The Beckoning Silence (UK, 73 minutes), 2008 festival: Director Louise Osmond’s Grand Prize winning film re-tells the story of Tony Kurz’s heroic battle for survival, featuring Joe Simpson reconstructing the historic climb with breathtaking footage from the North Face of the Eiger.
Sharkwater (Canada, 60 minutes), 2009 festival: Director and producer Rob Stewart confronts an environmental issue just now reaching the mainstream media in New Zealand: shark finning. Rob attempts to debunk historical stereotypes and media depictions of sharks as bloodthirsty, man-eating monsters and reveals the reality of sharks as pillars in the evolution of the seas.
Man vs. Eiger (USA, 25 minutes), 2010 festival: Every now and again a film comes along which pushes the boundaries of what is humanly possible.
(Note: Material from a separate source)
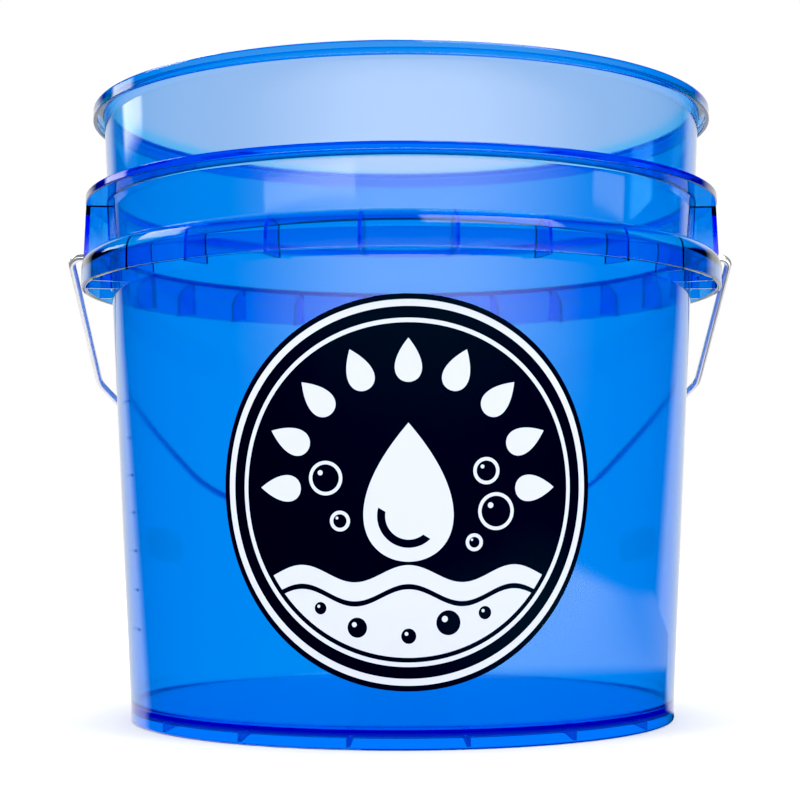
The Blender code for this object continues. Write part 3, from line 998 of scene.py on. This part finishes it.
def make_floor():
    """A wide white floor that the plastic neither mirrors nor shows through itself."""
    bm = bmesh.new()
    bmesh.ops.create_grid(bm, x_segments=1, y_segments=1, size=6.0)
    floor = add_object("floor", mesh_from("floor", bm))
    floor.location = (0.0, 0.0, -0.0002)
    floor.visible_glossy = False
    floor.visible_transmission = False
    material, nodes, output = new_material("floor_paper")
    grain = nodes.noise(object_point(nodes), 300.0, 3.0)
    inputs = {
        "Base Color": WHITE,
        "Roughness": 1.0,
        "Specular IOR Level": 0.0,
        "Normal": nodes.bump(grain, 0.0002, 0.1),
    }
    add_surface(nodes, output, inputs)
    floor.data.materials.append(material)


# painted light: the sheet glows blue under the bucket, for light filtered through its floor, and white
# beyond
UNDER_BUCKET = (0.128, 0.136)          # metres from the bucket's axis at which its blue light gives way
UNDER_BUCKET_PAINTED_LIGHT = (0.12, 0.40, 1.1, 1.0)
# The floor to the bucket's right as reflections show it, in metres: a glowing sheet with a painted
# reflection of the floor and painted shade of the bucket close round it
MIRROR_SIDES = ((-0.02, 0.16), (0.76, 0.62))
# painted shade of the bucket: the mirrored floor stays dark nearer its axis than this
MIRROR_SHADE_EDGE = (0.27, 0.32)            # distance from the bucket's axis at which it begins
MIRROR_NEAR = (0.1, -0.3)              # it grows brighter from the first of these towards the camera
MIRROR_NEAR_STRENGTH = (0.6, 3.2)
MIRROR_SLANT = -1.2                    # the edge of its far part runs askew by this slope
MIRROR_FAR = (-0.206, -0.171)
MIRROR_BEHIND = (-0.01, 0.01)


def make_glow(name, low, high, height, look_of, seen_by):
    """A glowing sheet under the floor that one kind of ray sees, between two corners in metres."""
    bm = bmesh.new()
    corners = ((low[0], low[1]), (high[0], low[1]), (high[0], high[1]), (low[0], high[1]))
    bm.faces.new([bm.verts.new((x, y, height)) for x, y in corners])
    sheet = add_object(name, mesh_from(name, bm))
    for kind in ("camera", "diffuse", "glossy", "transmission", "volume_scatter", "shadow"):
        setattr(sheet, "visible_" + kind, kind == seen_by)
    material, nodes, output = new_material(name)
    colour, strength = look_of(nodes)
    glow = nodes.add("ShaderNodeEmission", {"Color": colour, "Strength": strength})
    nodes.tree.links.new(glow.outputs[0], output.inputs["Surface"])
    sheet.data.materials.append(material)


def lit_table(nodes):
    """White floor behind the plastic, and painted blue light under the bucket itself, standing in for light
    that has come through the bucket.
    """
    parts = nodes.add("ShaderNodeSeparateXYZ", {"Vector": object_point(nodes)}).outputs
    outside = faded(nodes, nodes.from_axis(parts), UNDER_BUCKET)
    return nodes.blend(outside, UNDER_BUCKET_PAINTED_LIGHT, WHITE), 1.0


def mirrored_floor(nodes):
    """How bright the floor looks in a reflection, painted on a glowing sheet: dark close round the bucket
    as painted shade, and brighter towards the camera.
    """
    parts = nodes.add("ShaderNodeSeparateXYZ", {"Vector": object_point(nodes)}).outputs
    edges = faded(nodes, nodes.from_axis(parts), MIRROR_SHADE_EDGE)
    for side in MIRROR_SIDES:
        edges = nodes.maths("MULTIPLY", edges, faded(nodes, parts["X"], side))
    near = faded(nodes, parts["Y"], MIRROR_NEAR, *MIRROR_NEAR_STRENGTH)
    near = nodes.maths("MULTIPLY", edges, near)
    slanting = nodes.maths("MULTIPLY_ADD", parts["X"], MIRROR_SLANT, parts["Y"])
    behind = faded(nodes, parts["Y"], MIRROR_BEHIND)
    far = nodes.maths("MULTIPLY", faded(nodes, slanting, MIRROR_FAR), behind)
    return WHITE, nodes.maths("MAXIMUM", near, far)


def make_glows():
    """The floor as it shows through the plastic, and as it shows in reflections."""
    make_glow("lit_table", (-6.0, -6.0), (6.0, 6.0), -0.0001, lit_table, "transmission")
    make_glow("mirrored_floor", (-0.02, -0.6), (0.76, 0.3), -0.0003, mirrored_floor, "glossy")


BACKDROP = (0.66, 0.79)                # forward part of a direction between which the backdrop appears
BACKDROP_SLANT = 0.014                 # how much further forward it starts for each degree above level
BACKDROP_LEVEL = 4.0                   # no slant above this many degrees
BACKDROP_LEAN = 0.07                   # how much earlier it starts towards the right
# Glowing panels, in degrees round from straight in front and above level. Each side has its dark and
# its lit edge: left, right, lower, upper, strength
PANELS = (
    ((-72.0, -6.0), (84.0, 14.0), (-4.0, 1.0), (9.0, 8.0), 4.3),
    ((-54.0, -52.0), (-17.0, -19.0), (4.2, 4.5), (5.5, 5.2), 3.6),
    ((74.0, 76.0), (92.0, 90.0), (5.3, 5.6), (7.1, 6.8), 2.0),
    ((-133.0, -129.0), (-113.0, -117.0), (8.9, 9.9), (17.0, 15.5), 4.0),
)
# Two soft boxes overhead, by the sideways part of a direction over its distance from straight ahead
TOP_BOXES = (((0.04, 0.07), (0.55, 0.50)), ((-1.32, -1.27), (-0.86, -0.91)))
TOP_BOX_EDGE = (0.30, 0.45)            # upward part of a direction between which they appear
TOP_BOX_STRENGTH = 4.5
PINK_LOW = (10.95, 11.05)              # degrees above level: a lens-shaped pinker patch of the backdrop
PINK_HIGH = (15.05, 14.85)
PINK_MIDDLE = 1.15                     # degrees to the right of straight behind the bucket
PINK_BOW = 0.014                       # how fast its two edges close in on each other sideways
PINK = (2.6, 1.04, 0.93, 1.0)


def make_world():
    """White surroundings, with the studio's dark side and its front panel seen only in the plastic."""
    world = bpy.data.worlds.new("studio")
    bpy.context.scene.world = world
    world.use_nodes = True
    world.node_tree.nodes.clear()
    nodes = Nodes(world.node_tree)
    ray = nodes.add("ShaderNodeLightPath").outputs
    direct = nodes.maths("LESS_THAN", ray["Diffuse Depth"], 0.5)
    through = nodes.maths("MULTIPLY", ray["Is Transmission Ray"], direct)
    glossy = nodes.maths("SUBTRACT", ray["Is Glossy Ray"], ray["Is Transmission Ray"])
    mirrored = nodes.maths("MULTIPLY", nodes.maths("MAXIMUM", glossy, 0.0), direct)
    direction = nodes.add("ShaderNodeTexCoord").outputs["Generated"]
    parts = nodes.add("ShaderNodeSeparateXYZ", {"Vector": direction}).outputs
    to_front = nodes.maths("MULTIPLY", parts["Y"], -1.0)
    around = nodes.maths("DEGREES", nodes.maths("ARCTAN2", parts["X"], to_front))
    above = nodes.maths("DEGREES", nodes.maths("ARCSINE", parts["Z"]))
    slant = nodes.maths("MULTIPLY", nodes.maths("MINIMUM", above, BACKDROP_LEVEL), BACKDROP_SLANT)
    forward = nodes.maths("MULTIPLY_ADD", parts["X"], BACKDROP_LEAN, parts["Y"])
    reflected = faded(nodes, nodes.maths("SUBTRACT", forward, slant), BACKDROP)
    for left, right, low, top, power in PANELS:
        across = nodes.maths("MULTIPLY", faded(nodes, around, left), faded(nodes, around, right))
        upright = nodes.maths("MULTIPLY", faded(nodes, above, low), faded(nodes, above, top))
        panel = nodes.maths("MULTIPLY", nodes.maths("MULTIPLY", across, upright), power)
        reflected = nodes.maths("ADD", reflected, panel)
    overhead = faded(nodes, parts["Z"], TOP_BOX_EDGE, 0.0, TOP_BOX_STRENGTH)
    aside = nodes.maths("DIVIDE", parts["X"], nodes.maths("SUBTRACT", 1.0, parts["Y"]))
    for left, right in TOP_BOXES:
        across = nodes.maths("MULTIPLY", faded(nodes, aside, left), faded(nodes, aside, right))
        reflected = nodes.maths("MULTIPLY_ADD", across, overhead, reflected)
    strength = nodes.add("ShaderNodeMix", {"Factor": mirrored}, data_type="FLOAT")
    strength.inputs["A"].default_value = 1.0
    nodes.tree.links.new(reflected, strength.inputs["B"])
    sideways = nodes.maths("DEGREES", nodes.maths("ARCTAN2", parts["X"], parts["Y"]))
    sideways = nodes.maths("SUBTRACT", sideways, PINK_MIDDLE)
    bow = nodes.maths("MULTIPLY", nodes.maths("MULTIPLY", sideways, sideways), PINK_BOW)
    pink = nodes.maths("MULTIPLY", faded(nodes, nodes.maths("SUBTRACT", above, bow), PINK_LOW), through)
    pink = nodes.maths("MULTIPLY", faded(nodes, nodes.maths("ADD", above, bow), PINK_HIGH), pink)
    inputs = {"Color": nodes.blend(pink, WHITE, PINK), "Strength": strength.outputs["Result"]}
    sky = nodes.add("ShaderNodeBackground", inputs)
    output = nodes.add("ShaderNodeOutputWorld")
    nodes.tree.links.new(sky.outputs[0], output.inputs["Surface"])


def area_light(name, location, target, width, height, power):
    """A soft rectangular light aimed at a point, all in metres and watts."""
    data = bpy.data.lights.new(name, "AREA")
    data.shape = "RECTANGLE"
    data.size = width
    data.size_y = height
    data.energy = power
    light = add_object(name, data)
    light.location = location
    light.visible_glossy = False
    light.visible_transmission = False
    light.rotation_euler = (Vector(target) - Vector(location)).to_track_quat("-Z", "Y").to_euler()


def make_lights():
    """Soft boxes on both sides and one overhead, which the plastic doesn't mirror."""
    middle = (0.0, 0.0, 0.17)
    area_light("softbox_left", (-1.2, -0.9, 1.1), middle, 0.5, 0.7, 7.0)
    area_light("softbox_right", (1.2, -0.9, 1.0), middle, 0.5, 0.7, 7.0)
    area_light("overhead", (0.0, 0.3, 1.8), middle, 1.6, 1.6, 16.0)


def make_look():
    """Plain colours with slightly deep shadows."""
    view = bpy.context.scene.view_settings
    view.view_transform = "Standard"
    view.use_curve_mapping = True
    view.curve_mapping.black_level = BLACK_LEVEL
    view.curve_mapping.update()


def main():
    """Build every piece and the studio."""
    make_camera()
    make_bucket()
    make_bail()
    make_grip()
    make_label()
    make_floor()
    make_glows()
    make_world()
    make_lights()
    make_look()


main()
Peter Mortimer and Nick Rosen did this with their film on Dean Potter scaling the North Face of the Eiger with no rope, just a backpack containing a carefully folded parachute.
Mount St Elias (Austria, 101 minutes), 2010 festival: Possibly the best film ever entered into the festival, Gerald Salmina’s film had people leaving the theater looking pale and sweaty as it took them on a death defying journey to make the first ski descent of Mount St Elias in Alaska. Set against the backdrop of Alaska’s dangerous beauty, Mount St Elias is about a visionary borderline experience where unparalleled physical and mental pressure pushes them to the absolute limit.
The Swiss Machine (USA, 20 minutes), 2011 festival: Another film by Peter Mortimer and Nick Rosen who show us the world of Ueli Steck, maybe the greatest speed alpinist the world has ever seen. In this film he tells the stories of his record-breaking ascents accompanied by stunning aerial footage of him racing up 2400m alpine faces.
Cold (USA, 19 minutes), 2011 festival: Anson Fogel directed this shivering account of the first winter ascent of a Pakistani 8000m mountain in winter. The climbers almost died as they filmed the ascent as it happened in a raw, unflinching view of humanity at its limits. It felt like we were there with them – cold and alone in the most inhospitable place on earth.
– The 2012 New Zealand Mountain Film Festival runs from July 6 to 11. The following films from this list will be shown at a special screening: Sinners, E11, Man vs Eiger, The Swiss Machine, Cold
10 films not to miss in 2012
Broken Tail: One of the world’s leading tiger cameramen travels through India on a personal pilgrimage, piecing together the extraordinary journey of Broken Tail – one of the world’s most famous wild tigers.
The Freedom Chair: Josh Dueck was an aspiring skier and coach until a ski accident changed his life. Josh’s dream is to tackle the backcountry and the steepest and wildest mountains in the world.
On The Trail Of Genghis Khan: In June 2004 Tim Cope set off on an epic journey covering 10,000km from Mongolia to Hungary by horse. Six years later his experience can now be seen in this documentary.
I Believe I Can Fly (Flight of the Frenchies): An amazing journey into the unknown. Two friends test the boundaries of free flight and friendship as they take their passion in a totally new direction.
Hanuman Airlines: Two Nepali adventures channel the Hindu God of Wind on their mission to launch a paraglider from the summit of Mt Everest.
The Denali Experiment: Free-ride skier Sage Cattabriga-Alosa and big mountain snowboarder Lucas Debari step out of their comfort zone and make an attempt to climb, ski and snowboard Denali.
Deepsea Under The Pole: Follow this expedition to the Arctic, to walk from the Pole to the coast, scuba diving under the ice whenever possible.
Transcendence: Four extreme-sportspeople explain why some people willingly base jump off cliffs, free-dive into a dark ocean or kayak off waterfalls. NZ made.
Airborne, The Life of Chuck Berry: Follow the remarkable life story of New Zealand’s longest serving professional athlete, a master of the skies and all things aeronautical. NZ made.